Household energy bills are soaring as suppliers continue to push up prices. This is taking its toll on the finances of consumers, who are being warned that bills could rise by between 50% and 100% by 2020.
Adding further fuel to the fire, government green tax reforms will see another £2bn added to household bills within just two years.
Government green tax initiatives will add at least £35 to household fuel bills within 24 months, according to Energyhelpline.com.
UK businesses are also expected to be affected by the taxes, pushing the total impact on the nation to more than £2 billion a year.
Yet, it’s a series of reforms which will see energy bills shoot up by a staggering 100% by 2020. This includes ‘The Energy Company Obligation’, which requires energy firms to pay around £1.3 billion a year towards energy-saving initiatives.

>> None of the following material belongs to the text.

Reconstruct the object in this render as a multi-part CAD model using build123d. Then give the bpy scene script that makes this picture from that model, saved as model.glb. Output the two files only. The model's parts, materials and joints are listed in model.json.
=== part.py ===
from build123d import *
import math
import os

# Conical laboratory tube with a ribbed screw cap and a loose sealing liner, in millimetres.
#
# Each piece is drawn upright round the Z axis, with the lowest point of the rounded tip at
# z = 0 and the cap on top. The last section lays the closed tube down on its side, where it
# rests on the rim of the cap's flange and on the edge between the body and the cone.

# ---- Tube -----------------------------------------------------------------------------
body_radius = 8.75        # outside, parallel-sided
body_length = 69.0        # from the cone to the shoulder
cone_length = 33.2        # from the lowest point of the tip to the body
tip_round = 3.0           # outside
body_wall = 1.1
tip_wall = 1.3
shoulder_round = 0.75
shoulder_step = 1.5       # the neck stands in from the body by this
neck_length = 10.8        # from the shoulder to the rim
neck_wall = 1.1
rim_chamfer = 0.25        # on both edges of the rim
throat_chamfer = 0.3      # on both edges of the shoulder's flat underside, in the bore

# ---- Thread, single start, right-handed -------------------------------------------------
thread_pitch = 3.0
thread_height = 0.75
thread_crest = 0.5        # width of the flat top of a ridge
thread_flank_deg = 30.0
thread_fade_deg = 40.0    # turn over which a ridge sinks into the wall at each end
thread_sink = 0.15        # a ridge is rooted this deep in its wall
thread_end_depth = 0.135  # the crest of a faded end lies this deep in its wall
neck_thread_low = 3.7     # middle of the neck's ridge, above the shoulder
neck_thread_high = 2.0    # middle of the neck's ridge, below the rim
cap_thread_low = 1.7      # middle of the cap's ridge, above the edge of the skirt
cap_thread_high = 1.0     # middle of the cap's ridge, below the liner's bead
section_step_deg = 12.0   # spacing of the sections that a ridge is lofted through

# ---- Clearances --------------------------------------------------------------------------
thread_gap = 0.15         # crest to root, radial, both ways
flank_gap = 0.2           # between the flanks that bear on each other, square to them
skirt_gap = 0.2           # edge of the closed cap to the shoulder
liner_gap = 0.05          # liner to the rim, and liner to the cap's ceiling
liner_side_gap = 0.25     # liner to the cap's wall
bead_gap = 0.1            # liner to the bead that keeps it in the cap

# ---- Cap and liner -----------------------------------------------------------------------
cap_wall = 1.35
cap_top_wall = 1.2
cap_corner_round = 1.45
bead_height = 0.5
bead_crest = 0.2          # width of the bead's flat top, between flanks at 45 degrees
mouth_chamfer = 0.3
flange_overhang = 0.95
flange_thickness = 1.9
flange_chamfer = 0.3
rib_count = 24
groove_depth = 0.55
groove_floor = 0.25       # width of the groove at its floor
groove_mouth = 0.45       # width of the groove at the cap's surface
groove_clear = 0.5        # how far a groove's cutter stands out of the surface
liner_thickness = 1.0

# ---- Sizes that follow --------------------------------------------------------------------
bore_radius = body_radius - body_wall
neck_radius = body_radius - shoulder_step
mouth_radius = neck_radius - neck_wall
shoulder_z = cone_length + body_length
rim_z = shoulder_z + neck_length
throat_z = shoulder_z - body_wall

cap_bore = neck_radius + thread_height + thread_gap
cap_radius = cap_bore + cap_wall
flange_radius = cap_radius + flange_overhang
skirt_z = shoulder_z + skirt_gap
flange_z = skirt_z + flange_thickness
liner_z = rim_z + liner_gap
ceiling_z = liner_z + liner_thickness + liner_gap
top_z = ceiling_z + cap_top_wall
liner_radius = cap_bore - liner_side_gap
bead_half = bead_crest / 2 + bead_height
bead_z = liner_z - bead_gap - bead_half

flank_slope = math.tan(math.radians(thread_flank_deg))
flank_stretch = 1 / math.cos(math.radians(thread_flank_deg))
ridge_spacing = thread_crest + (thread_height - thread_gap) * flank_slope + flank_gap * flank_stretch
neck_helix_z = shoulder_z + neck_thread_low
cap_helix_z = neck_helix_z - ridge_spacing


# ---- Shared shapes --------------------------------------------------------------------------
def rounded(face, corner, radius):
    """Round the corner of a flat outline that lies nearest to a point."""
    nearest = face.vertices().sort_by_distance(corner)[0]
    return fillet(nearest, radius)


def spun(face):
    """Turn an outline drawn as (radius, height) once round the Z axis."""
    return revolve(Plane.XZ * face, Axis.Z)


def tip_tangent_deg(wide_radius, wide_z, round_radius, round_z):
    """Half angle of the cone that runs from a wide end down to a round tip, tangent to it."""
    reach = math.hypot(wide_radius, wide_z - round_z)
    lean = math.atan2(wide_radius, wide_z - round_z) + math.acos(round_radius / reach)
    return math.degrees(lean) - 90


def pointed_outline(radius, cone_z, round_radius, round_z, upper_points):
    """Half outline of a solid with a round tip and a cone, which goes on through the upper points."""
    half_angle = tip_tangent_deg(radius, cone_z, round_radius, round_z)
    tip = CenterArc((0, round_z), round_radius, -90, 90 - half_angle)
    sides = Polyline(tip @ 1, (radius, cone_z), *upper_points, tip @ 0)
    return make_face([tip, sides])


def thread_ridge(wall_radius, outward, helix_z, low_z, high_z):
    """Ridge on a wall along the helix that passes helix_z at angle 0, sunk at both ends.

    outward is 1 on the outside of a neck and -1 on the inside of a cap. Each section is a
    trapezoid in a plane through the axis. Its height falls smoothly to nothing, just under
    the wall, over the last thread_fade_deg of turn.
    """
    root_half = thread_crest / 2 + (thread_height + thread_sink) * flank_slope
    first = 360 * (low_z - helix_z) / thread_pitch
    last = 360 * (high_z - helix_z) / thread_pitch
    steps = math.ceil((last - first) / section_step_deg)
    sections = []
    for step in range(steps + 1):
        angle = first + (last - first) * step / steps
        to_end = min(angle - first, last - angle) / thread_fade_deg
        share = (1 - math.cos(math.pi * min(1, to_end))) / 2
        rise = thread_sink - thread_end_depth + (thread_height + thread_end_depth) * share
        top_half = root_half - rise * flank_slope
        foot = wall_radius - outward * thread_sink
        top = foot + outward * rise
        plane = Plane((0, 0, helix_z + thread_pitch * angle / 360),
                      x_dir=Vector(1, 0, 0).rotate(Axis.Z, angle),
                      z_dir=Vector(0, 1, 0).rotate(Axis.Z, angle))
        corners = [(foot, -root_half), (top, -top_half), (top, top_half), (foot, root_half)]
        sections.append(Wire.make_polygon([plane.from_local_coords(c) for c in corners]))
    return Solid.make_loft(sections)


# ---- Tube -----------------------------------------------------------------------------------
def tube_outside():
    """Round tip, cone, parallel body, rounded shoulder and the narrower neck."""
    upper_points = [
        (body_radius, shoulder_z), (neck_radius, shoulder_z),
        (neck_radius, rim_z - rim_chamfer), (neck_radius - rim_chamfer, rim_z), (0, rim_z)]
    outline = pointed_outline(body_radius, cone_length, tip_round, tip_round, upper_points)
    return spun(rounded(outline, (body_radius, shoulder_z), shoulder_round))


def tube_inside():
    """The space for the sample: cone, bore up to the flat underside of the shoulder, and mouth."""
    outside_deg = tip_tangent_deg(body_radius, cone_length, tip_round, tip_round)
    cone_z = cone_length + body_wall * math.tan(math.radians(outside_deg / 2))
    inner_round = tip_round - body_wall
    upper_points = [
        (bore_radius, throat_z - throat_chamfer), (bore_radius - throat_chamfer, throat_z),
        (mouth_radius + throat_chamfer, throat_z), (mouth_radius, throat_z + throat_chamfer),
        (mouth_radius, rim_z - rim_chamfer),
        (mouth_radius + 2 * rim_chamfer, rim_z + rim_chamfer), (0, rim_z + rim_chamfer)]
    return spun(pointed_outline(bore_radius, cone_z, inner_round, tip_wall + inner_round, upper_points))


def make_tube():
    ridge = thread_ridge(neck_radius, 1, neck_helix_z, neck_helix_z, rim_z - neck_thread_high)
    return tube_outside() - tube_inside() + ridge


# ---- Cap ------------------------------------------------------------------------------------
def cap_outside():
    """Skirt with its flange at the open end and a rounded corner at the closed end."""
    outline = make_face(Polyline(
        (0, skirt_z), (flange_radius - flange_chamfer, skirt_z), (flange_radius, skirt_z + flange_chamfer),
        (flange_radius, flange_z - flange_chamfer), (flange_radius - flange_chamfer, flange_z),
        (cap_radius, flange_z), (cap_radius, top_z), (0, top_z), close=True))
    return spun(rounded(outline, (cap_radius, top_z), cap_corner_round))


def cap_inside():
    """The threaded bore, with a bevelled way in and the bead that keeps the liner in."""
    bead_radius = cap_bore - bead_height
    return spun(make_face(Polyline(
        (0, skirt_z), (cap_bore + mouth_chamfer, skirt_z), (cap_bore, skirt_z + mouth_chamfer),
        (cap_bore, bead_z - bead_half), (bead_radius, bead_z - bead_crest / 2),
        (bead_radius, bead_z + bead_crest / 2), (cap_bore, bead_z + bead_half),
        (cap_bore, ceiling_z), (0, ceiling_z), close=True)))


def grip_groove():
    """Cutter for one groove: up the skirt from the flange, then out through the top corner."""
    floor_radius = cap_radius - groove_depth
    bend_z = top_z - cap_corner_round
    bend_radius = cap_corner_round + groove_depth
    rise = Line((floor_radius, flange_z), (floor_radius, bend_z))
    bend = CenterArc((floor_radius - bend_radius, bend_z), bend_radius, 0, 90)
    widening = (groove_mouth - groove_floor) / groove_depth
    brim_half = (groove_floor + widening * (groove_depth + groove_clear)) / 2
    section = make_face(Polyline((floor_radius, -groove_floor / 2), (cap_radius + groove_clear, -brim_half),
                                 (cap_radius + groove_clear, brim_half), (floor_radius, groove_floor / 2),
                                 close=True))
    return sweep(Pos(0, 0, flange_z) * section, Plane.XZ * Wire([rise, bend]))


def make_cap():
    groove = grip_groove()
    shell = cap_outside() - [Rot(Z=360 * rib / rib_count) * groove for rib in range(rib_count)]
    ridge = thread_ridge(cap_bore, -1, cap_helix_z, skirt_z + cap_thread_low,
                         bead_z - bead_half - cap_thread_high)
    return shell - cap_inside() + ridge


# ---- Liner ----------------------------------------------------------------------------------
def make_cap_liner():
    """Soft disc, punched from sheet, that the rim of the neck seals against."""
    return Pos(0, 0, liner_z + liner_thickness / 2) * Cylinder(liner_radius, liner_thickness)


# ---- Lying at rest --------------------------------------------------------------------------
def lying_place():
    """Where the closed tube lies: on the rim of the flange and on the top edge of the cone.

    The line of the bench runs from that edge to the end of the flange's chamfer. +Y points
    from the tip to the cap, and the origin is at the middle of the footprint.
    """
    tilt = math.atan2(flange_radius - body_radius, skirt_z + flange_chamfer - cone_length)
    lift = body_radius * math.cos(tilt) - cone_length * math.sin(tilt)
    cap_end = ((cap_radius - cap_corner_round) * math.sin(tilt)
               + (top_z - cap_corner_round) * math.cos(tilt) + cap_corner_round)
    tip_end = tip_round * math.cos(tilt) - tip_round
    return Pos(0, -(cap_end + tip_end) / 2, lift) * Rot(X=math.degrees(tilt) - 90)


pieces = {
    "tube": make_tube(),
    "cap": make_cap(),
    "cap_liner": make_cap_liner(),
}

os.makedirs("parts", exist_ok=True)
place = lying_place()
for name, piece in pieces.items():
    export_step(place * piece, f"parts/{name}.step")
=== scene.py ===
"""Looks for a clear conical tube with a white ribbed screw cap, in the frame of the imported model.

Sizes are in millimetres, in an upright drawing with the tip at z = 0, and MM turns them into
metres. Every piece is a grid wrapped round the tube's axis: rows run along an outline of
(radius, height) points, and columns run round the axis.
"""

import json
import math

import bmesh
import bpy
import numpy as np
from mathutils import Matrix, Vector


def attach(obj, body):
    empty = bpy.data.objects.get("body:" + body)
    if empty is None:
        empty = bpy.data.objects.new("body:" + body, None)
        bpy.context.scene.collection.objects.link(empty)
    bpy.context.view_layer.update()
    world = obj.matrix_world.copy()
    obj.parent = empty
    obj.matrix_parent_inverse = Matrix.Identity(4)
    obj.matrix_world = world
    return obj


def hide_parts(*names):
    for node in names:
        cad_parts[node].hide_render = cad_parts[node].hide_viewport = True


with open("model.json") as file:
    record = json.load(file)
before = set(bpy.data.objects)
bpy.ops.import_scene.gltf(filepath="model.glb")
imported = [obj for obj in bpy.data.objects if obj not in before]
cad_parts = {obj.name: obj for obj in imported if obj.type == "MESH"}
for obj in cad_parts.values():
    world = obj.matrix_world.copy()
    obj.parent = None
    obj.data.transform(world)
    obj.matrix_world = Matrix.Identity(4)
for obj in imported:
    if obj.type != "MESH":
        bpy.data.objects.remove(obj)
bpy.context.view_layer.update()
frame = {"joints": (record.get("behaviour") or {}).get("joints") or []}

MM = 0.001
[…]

The price could be filtered down to households to cover the costs of meeting these targets.
Another plan in the pipeline that could hit consumers is the Carbon Price Floor initiative. From 1st April 2013, carbon emissions in the UK from electricity generators and energy intensive industries will face the prospect of being hit with a tax increase of £7 per tonne to £16 per tonne of carbon dioxide emitted. From 2020, this will rise to £30 per tonne, meaning businesses are paying 280% more than competitors in Russia and the US.
Mark Todd, director of independent price comparison service Energyhelpline.com, commented: “Rather than helping to push prices down, we calculate that Government policies are actually pushing bills up by at least £2 billion a year. There is also a big risk they are making UK industry uncompetitive and forcing jobs to go overseas to countries where energy is cheaper.”
Another government reform that could see household energy bills jump is the Draft Energy Bill. MPs hope to raise £110 billion of funds for investment in power generation, yet some have already predicted this could add £110 a year to the average energy bill.
“Government bodies need to think about the effects these new policies will have on consumers,” Mr Todd continued. “It is likely that increases such as these will push more households over the line into fuel poverty.”